Postpartum depression has lingering impact

21 November 2005

More study needed: Dr Mark Tomlinson, T Vlotman Fellow in Infant and Child Development.

The perception that the early relationship between a mother and her infant, poor socio-economic conditions, and postpartum depression among new mothers, affects the psychological and developmental health of their infants, has been borne out in a new paper co-authored by Dr Mark Tomlinson of UCT's Child Guidance Clinic and Professors Lynne Murray and Peter Cooper of the University of Reading in the United Kingdom.

Published in the September/October edition of Child Development (Vol 76, pp 1044-1054), the study is a follow up to an earlier paper that found a relationship between postpartum depression and disturbances in aspects of the mother-infant relationship. In the initial paper, almost 35% of postpartum mothers from two areas of Khayelitsha were found to be suffering from postpartum depression.
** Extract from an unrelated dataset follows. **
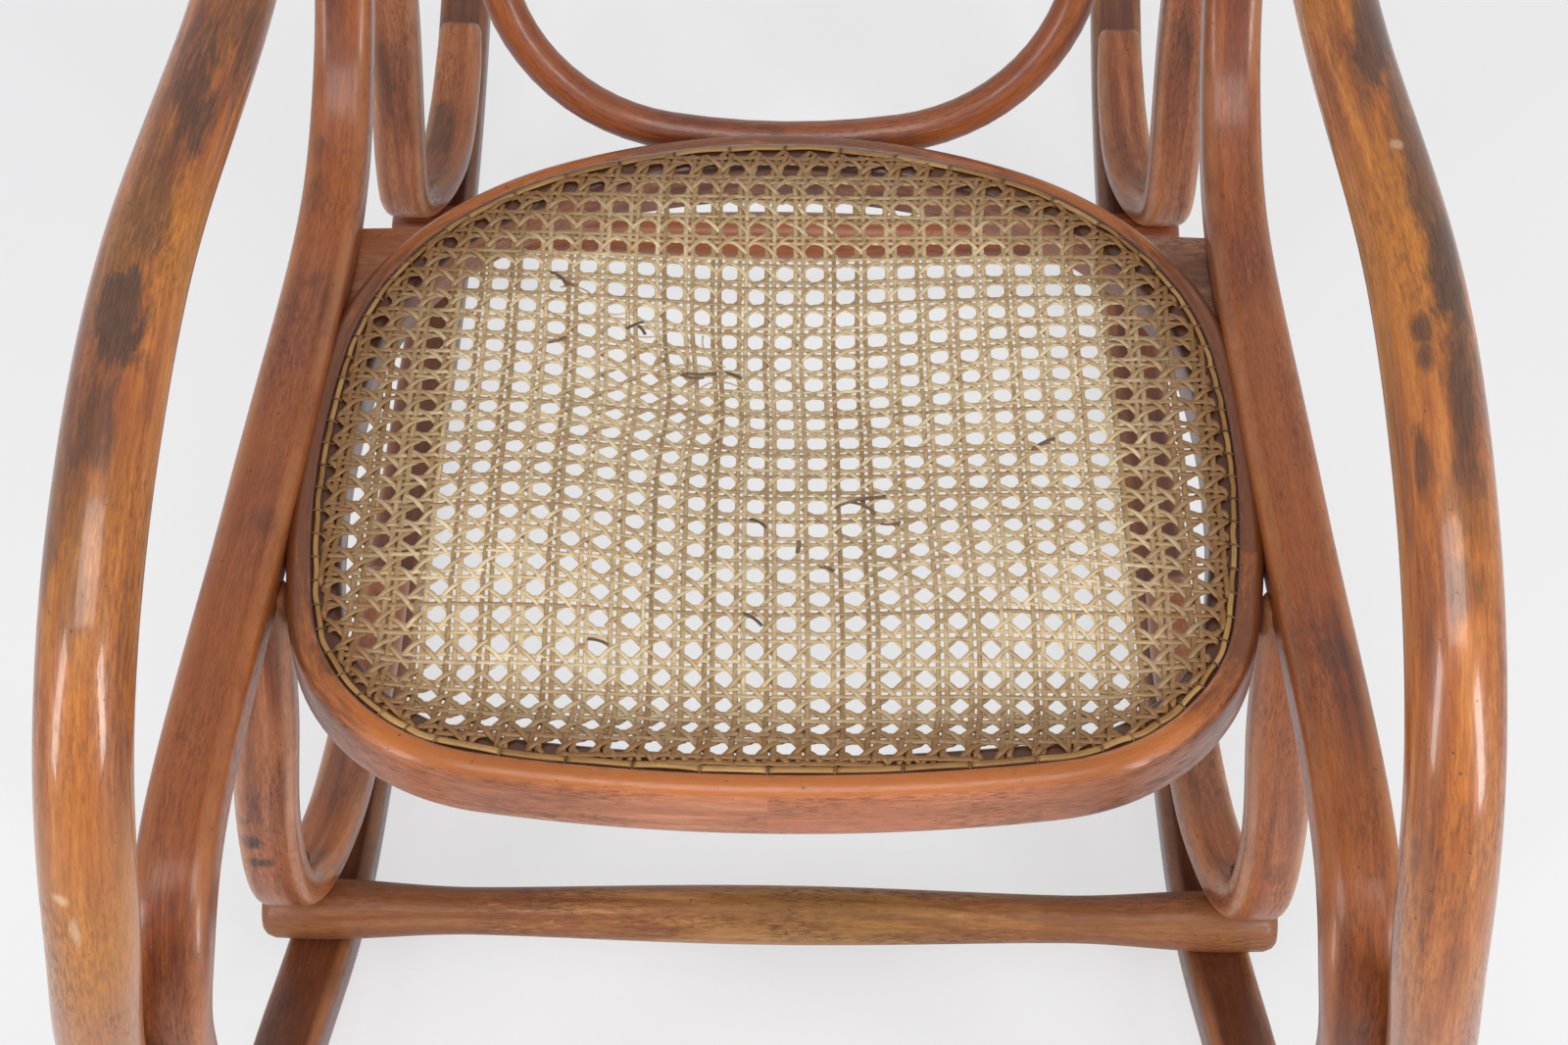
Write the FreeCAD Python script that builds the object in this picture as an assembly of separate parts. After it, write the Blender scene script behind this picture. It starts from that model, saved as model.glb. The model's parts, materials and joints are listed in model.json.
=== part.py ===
import FreeCAD, Part
import math
import os

# Bentwood rocking chair. Millimetres, +Z up, the front of the chair faces -Y, +X is to the
# right of someone looking from the front. The origin is on the floor, under the middle of the
# chair's bounding box. The two sides are bent to one pattern, side 1 on the right and -1 on the
# left, and the old chair has gone a few millimetres out of square.

Vec = FreeCAD.Vector

# Seat
seat_tilt = 6.0             # degrees, the seat falls towards the back
seat_height = 358.0         # top of the seat plane at Y = 0
ring_height = 28.5
ring_wall = 25.0            # width of the bent seat ring
ring_round = 5.0            # rounding of its upper outside edge
ring_ease = 2.5             # and of its lower one
rebate_offset = 12.6        # from the ring's outside to the sunk bed of the cane
rebate_depth = 1.5
binder_width = 5.2
binder_rise = 1.6           # how far the binding cane stands above the ring
cane_gap_pitch = 36.0       # one gap of the web stands for several holes of the real weave
cane_gap_size = 22.0

# Runners
rocking_radius = 1300.0
rest_y = 190.0              # where the runners touch the floor
runner_thick = 24.0
runner_back_y = 770.0
curl_radius = 110.0         # front end of the runner, turned up to meet the side frame
curl_start_y = -155.0

# Back
recline = 20.0              # degrees from the vertical
post_base = Vec(0, 300.8, 419.5)
post_wide = 28.0
post_deep = 24.0
crest_height = 1031.0
crest_top_radius = 400.0
crest_corner_radius = 173.0
bow_turn = 9.0              # degrees from the middle of a bow to where its corner begins
hoop_rod = 19.5
hoop_end_radius = 380.0
hoop_corner_radius = 105.0
hoop_base = Vec(0, 264.6, 315.0)
hoop_length = 739.0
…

Of concern is that this rate is three times higher than in Britain, a standard of the developed world.

Mothers and babies were screened when the infants were two months and 18 months old. This study assessing mother-infant attachment is a first for South Africa and only the second in Africa using the Ainsworth "strange situation" methodology (the other African study was conducted among the Dogon tribe in Mali).
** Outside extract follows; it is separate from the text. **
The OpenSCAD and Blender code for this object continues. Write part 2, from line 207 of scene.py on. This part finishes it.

Results show that at 18 months 61.9% of the babies were "securely attached". This figure is interesting in that it is in line with many cross-cultural studies of infant attachment and is similar to that which might be found in more affluent studies, an encouraging sign for parenting in adverse circumstances.

Other results were that 4.1% of the infants were "avoidant", 8.2% were "resistant" and 25.8% were "disorganised", the latter setting off alarm bells, as in other studies disorganised attachment has been linked to poor infant outcome.

Tomlinson says that the relatively high levels of disorganised attachment may be partly to blame for the social problems many youths experience in South Africa.

Interestingly, his latest paper says the low levels of avoidance attachment shown by babies may be partly linked to the practice of mother's carrying their babies on their backs.

Tomlinson, a master's graduate of UCT and a PhD from the University of Reading (Britain), says too little research is being done in the field in developing countries. In a recent survey, Tomlinson and Professor Leslie Swartz have shown that "while 90% of the 135 million babies born in the world each year live in low-income or developing countries, only 4% of the articles in the 12 main international infant and developmental journals describe the experiences of babies in the developing world".

The pressures on parents, mothers in particular, in the developing world has an adverse effect on child development. In South Africa the inventory is familiar with high levels of socio-emotional distress, increased school drop-out rates and, at the far end of the scale, criminality.

Long-term follow-up is needed, both in terms of following up the children from this study, but also in terms of implementing early mother-infant interventions.

"In a preliminary intervention study in Khayelitsha our team has shown that it's possible to improve the quality of mother-infant interaction by supporting mothers through pregnancy and the first six months of their babies' lives."